On Another Lifetime, Blackman uses “Vashkar” as a thematic chorus of sorts, leading off the album with a blistering rendition of it, adding new twists to the decidedly rock vibe spearheaded by her powerhouse drumming and Stern’s and Carne’s fire. Williams was so innovative in the way he played, Blackman says, that it was natural to follow suit but in her own voice. “I wanted to do it differently,” she says. “I couldn’t do it verbatim. Even every night when Tony played this song, it was totally different. I brought to it some new sections and feels.”
Blackman returns to the song twice more in the collection, with a reprised version (track four) and a tune she calls “Vashkar and the Altered Dimension Theory” (track 7). As for the latter, best described as a rocking muse, she says, “This version is so completely different. It’s as if it could have existed in a parallel universe to the original.”
Blackman delivers another of her favorites, “Where,” which starts in a dreamy vein before powering up. “That tune sounds so mysterious,” she says. “It and his original Lifetime Group also shows how Tony innovated a new sound for an organ trio. And the way he plays 6/8 was different than anybody played it. In our version, we tagged Tony’s tune ‘Emergency’ just to mix things up.” In the first of two vocal contributions on the CD, Blackman sings on this track.

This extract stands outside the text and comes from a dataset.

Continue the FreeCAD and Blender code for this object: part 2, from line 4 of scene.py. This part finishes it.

She says, “I love Tony’s lyrics.” On another Williams piece with lyrics, “Beyond Games,” the drummer sang, but Blackman chose to focus on the tune itself, working with the flow in terms of form and rhythms.
Throughout Another Lifetime, there are snippets of tunes, including the short and fast “Game Theory,” largely an improvisation with Blackman, Stern, Carne and Reitveld in a heightened interplay; and the searing “And Heaven Welcomed a King,” another original with inspired improvisational fury and a dynamic, “bigenergy” ending that was “fitting for Tony’s music,” says Blackman. She sings again on the four-minute “There Comes a Time,” another one of her favorite Williams compositions that wasn’t originally planned to be on the collection. “I was in the studio with Fionn and Carlton, and we played around with this and we liked what we did,” Blackman says. “It’s not as long as Tony’s version, and I only sang half of the lyrics Tony wrote.”

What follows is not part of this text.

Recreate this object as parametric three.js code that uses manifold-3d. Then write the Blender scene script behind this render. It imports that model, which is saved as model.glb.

Another short original credited to all the band members of the Holmes-O Lochlainn group, the slow, funk-tinged “40 Years of Innovation” not only pays tribute to Williams’ heritage, but also serves as a pointed, spoken-word rebuttal to a comment drummer Billy Cobham once made. She recalls, “I read an interview with Billy once where he slammed me and Tony. He said that Tony was a kid who didn’t have his ideas together and who made it on hype. That made me so angry. Billy missed the point completely. When I wrote this song, I was thinking of Billy Cobham and how I didn’t appreciate his complete lack of respect for Tony’s innovations. I found these lyrics a nice way to address this.”
Another Lifetime closes with the CD’s most lyrical tune, “Wildlife,” featuring Reid (who had enlisted the drummer to do a Tony Williams Lifetime tribute tour in Japan in 2007 along with keyboardist John Medeski and original Lifetime bassist Jack Bruce), Rushen and Santos. “I dig this tune so much-the melody and the feel,” Blackman says. “Tony was so musical. He loved to compose and orchestrate. Patrice put some nice touches on this to make it sound majestic.” Blackman hastens to note that this track was recorded in analog, which made for somewhat of a surprise ending to the tune. “We were coming to the end of it when the tape ran out,” she explains. “I thought about it, then realized that this was the perfect ending. It happens at the end of the album, plus the song actually did end too short, too quickly. And that was just what happened with Tony. His life ended too quickly.”
Blackman hopes that Another Lifetime will rekindle interest in Tony Williams’ importance to jazz, rock and drumming in general. “Tony kept studying and searching, right up to the end,” she says. “This was a man who was born a genius. He was advanced as a drummer at the age of 15, and he kept striving his entire life, regardless of what people thought about him. He was a true innovator.”